Secondo un principio ormai consolidato in giurisprudenza, la previsione dell’onere di deposito a pena di improcedibilità, entro il termine di cui al comma 1 della stessa norma, della copia della decisione impugnata con la relazione di notificazione, ove questa sia avvenuta, è funzionale al riscontro, da parte della Corte di Cassazione -a tutela dell’esigenza pubblicistica (e, quindi, non disponibile dalle parti) del rispetto del vincolo della cosa giudicata formale- della tempestività dell’esercizio del diritto di impugnazione, il quale, una volta avvenuta la notificazione della sentenza, è esercitatale soltanto con l’osservanza del cosiddetto termine breve. Pertanto, nell’ipotesi in cui il ricorrente, espressamente od implicitamente, alleghi che la sentenza impugnata gli è stata notificata, limitandosi a produrre una copia autentica della sentenza impugnata senza la relata di notificazione, il ricorso per cassazione deve essere dichiarato improcedibile, restando possibile evitare detta declaratoria soltanto attraverso la produzione separata di una copia con la Telata avvenuta nel rispetto dell’art. 372 c.p.c, comma 2, applicabile estensivamente, purchè entro il termine di cui dell’art. 369 c.p.c., comma 1, e dovendosi, invece, escludere ogni rilievo dell’eventuale non contestazione dell’osservanza del termine breve da parte del controricorrente ovvero del deposito da parte sua di una copia con la relata o della presenza di tale copia nel fascicolo d’ufficio, da cui emerga in ipotesi la tempestività dell’impugnazione (Cass. Sez. 2, 9-6-2008 n. 15232; Cass. Sez. Un. 16-4-2009 n. 9005; Cass. Sez. 3, 11-5-2010 n. 11376).

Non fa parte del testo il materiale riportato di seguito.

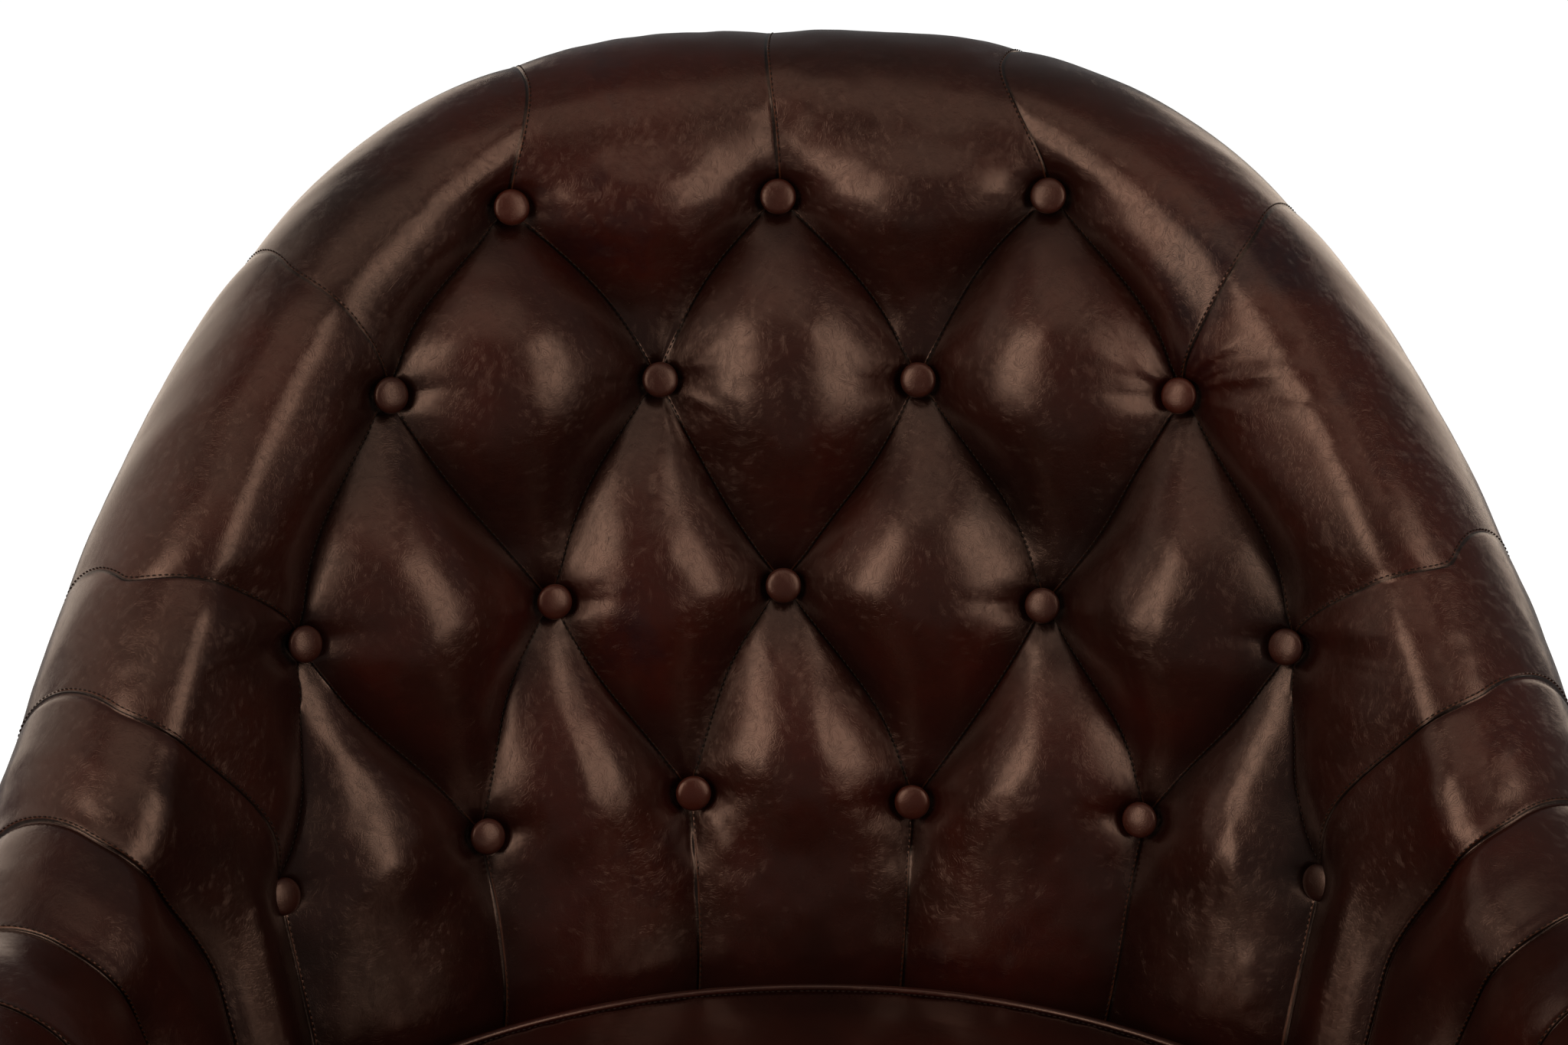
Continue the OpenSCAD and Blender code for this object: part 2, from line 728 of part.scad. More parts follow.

Nel caso di specie, la ricorrente ha espressamente dichiarato, a pagina 3 del ricorso, che la sentenza della Corte d’Appello di L’Aquila, pubblicata in data 11-7-2005, le era stata notificata in data 3-10-2005. Essa, tuttavia, come emerge dall’esame diretto dei documenti depositati, cui questa Corte ha proceduto, si è limitata a produrre copia autentica della sentenza impugnata, senza la relata detta notificazione.

Per le ragioni esposte, pertanto, mancando la prova della tempestività dell’impugnazione, il ricorso deve essere dichiarato improcedibile, con conseguente condanna della ricorrente al pagamento delle spese del presente grado di giudizio, liquidate come da dispositivo.

P.Q.M.

La Corte dichiara improcedibile il ricorso e condanna la ricorrente al pagamento delle spese, che liquida in Euro 2.200,00, di cui Euro 200,00 per esborsi, oltre accessori di legge.

Così deciso in Roma, nella Camera di consiglio, il 26 maggio 2011.